La Vie en grand

La Vie en grand

Zwei Teenager aus einer Pariser Vorstadt wollen mit einem Zufallsfund ins große Drogengeschäft einsteigen.

24.10.2015

Von Klaus-Peter Eichele

La Vie en grand

Vor zehn Jahren gingen die Jugendlichen aus den Beton-Banlieus französischer Großstädte auf die Barrikaden. Seitdem hat sich dort optisch und sozial wenig zum Besseren gewendet - so jedenfalls der erste Eindruck in dem Regie-Debüt des Kameramanns Mathieu Vadepied ("Ziemlich beste Freunde"). Chancen auf ehrbare Arbeit gibt es für die meist aus Einwandererfamilien stammenden jungen Leute kaum. Wer etwas werden will, handelt mit Drogen.

Insofern erscheint es dem 14-jährigen Adama wie ein Sechser im Lotto, als sein Kumpel einen gefundenen Batzen Haschisch anschleppt, den die beiden sogleich auf der Straße verticken. Vom Erlös kauft der Junge mit senegalischen Wurzeln seiner hart schuftenden Mutter eine Waschmaschine. Doch natürlich kommen die etablierten Gangs den Buben auf die Schliche und zwingen sie, in deren Auftrag weiterzudealen - was die finanzielle Lage der Halbwüchsigen keineswegs verschlechtert.

Die Geschichte vom Gettokid, das auf die schiefe Bahn gerät, ist nicht gerade rasend originell, doch hat die Banlieu-Version dieses klassischen Kinoplots durchaus ihren Reiz.

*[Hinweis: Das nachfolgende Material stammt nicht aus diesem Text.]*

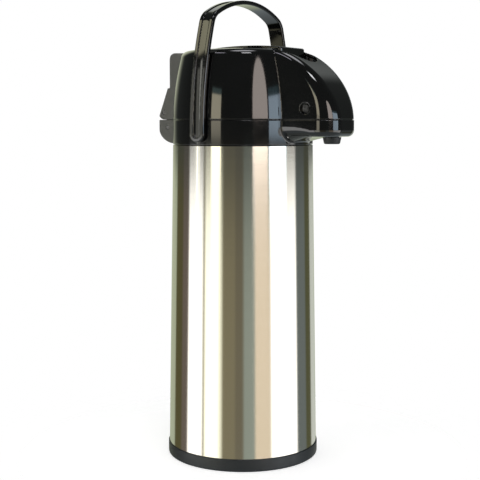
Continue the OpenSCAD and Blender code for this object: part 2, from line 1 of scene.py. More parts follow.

Ihr größter Trumpf ist das authentische Spiel des jungen Balamine Guirassy in seiner ersten Filmrolle. Zweitens richtet der Regisseur den Fokus weniger auf die kriminellen Aktivitäten des Jungen als auf seinen normalen Alltag, der ja auch weitergeht. In dieser realistischen Herangehensweise erinnert der Film ein bisschen an die Jahrhundert-Fernsehserie "The Wire". Die Schwerpunkte liegen auf Adamas wegen Verstoßes gegen das Polygamie-Verbot auseinandergerissenen Familie, vor allem aber auf seinem Gedeihen in der Schule, wo der Junge trotz (oder wegen) seiner neuen Hauptbeschäftigung phasenweise zu ungeahnter Form aufläuft.

Wenn Vasdepied zum Ende hin die Brennpunkt-Schule trotz ihrer Unzulänglichkeiten gar zum großen Hoffnungsträger für einen wie Adama stilisiert, erscheint das aber doch weniger realistisch als utopisch. Aber wo, wenn nicht im Kino, ist noch Platz für Utopien?

Wird aus Gettokid Adama ein kleiner Ganove - oder vielleicht doch ein großer Literat?